You have recently taken out an installment loan or a mortgage, and the pertinent question of the tax deductions or benefits you may be entitled to arises.
In Belgium, given the significance of the tax burden, looking into tax benefits that could reduce your overall taxable income is essential.
First, it is important to make a fundamental distinction between loans taken out for private purposes and those taken out for professional purposes.
Here is the current state of affairs.
Loans for professional purposes
Under Belgian tax law, an expense can only be considered deductible by the administration if it is intended to facilitate the earning of professional income. For example, the car a doctor buys to visit patients will only be deductible because it allows him to earn income from his professional activity. Conversely, some mixed expenses, i.e., those serving both professional and private life, are only partially deductible.
Thus, a loan intended to be essential for earning taxable professional income will be 100% deductible, including interest. Deductibility is generally spread through an annual depreciation percentage. For example, a car is depreciable over a maximum of five years. This method aims to spread costs over different fiscal years to distribute the tax burden over several periods.
Deductibility of your mortgage loan
In the realm of expenses useful to your private life, the only loan that is deductible or provides tax benefits is the loan used to acquire your first home: your mortgage loan.

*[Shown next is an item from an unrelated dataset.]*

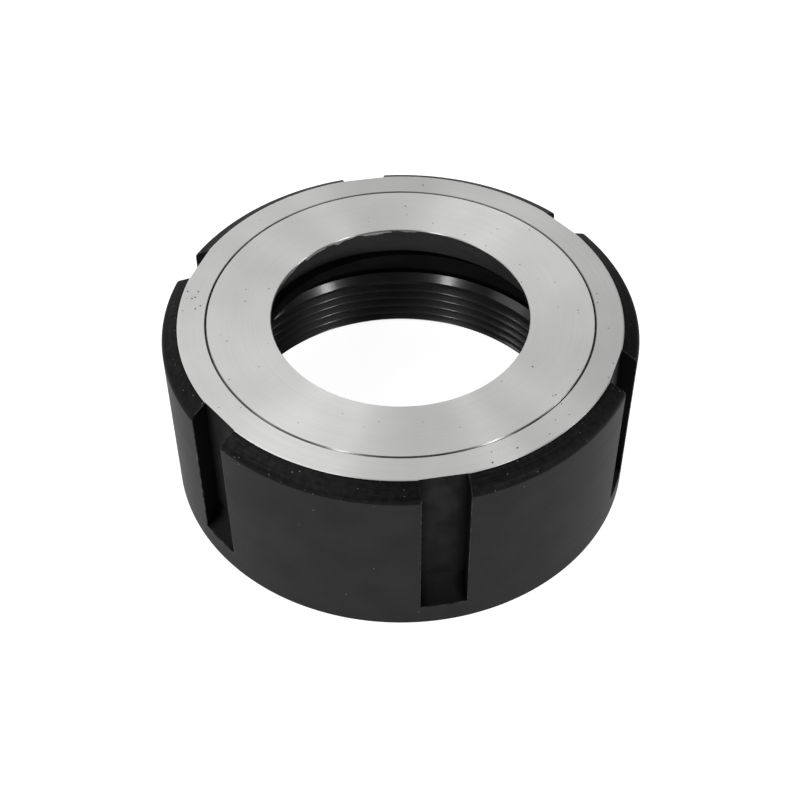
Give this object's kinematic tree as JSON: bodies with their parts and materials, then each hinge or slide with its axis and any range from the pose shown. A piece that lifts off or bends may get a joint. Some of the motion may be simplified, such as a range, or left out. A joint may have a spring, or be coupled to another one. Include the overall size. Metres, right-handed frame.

In short, the tax deduction works as follows: you can deduct the repaid capital as well as the interest and insurance premiums, but the total of these amounts is capped at a maximum annual amount of €2,120 per person who took out the mortgage. For the first ten years, this amount is increased by €710, totaling €2,830 per person. If you have at least three children, you can add an amount of €70.
These increases are only valid for the first ten years and are only applicable if you are the owner of a single residence.
Conditions for deducting your mortgage loan from your taxes:
- The loan must be for a single house intended to be the main residence of the family;
- The loan must be secured with a mortgage;
- The loan term must be at least ten years;
- The loan must be taken out with a credit institution established in the EEA (European Economic Area).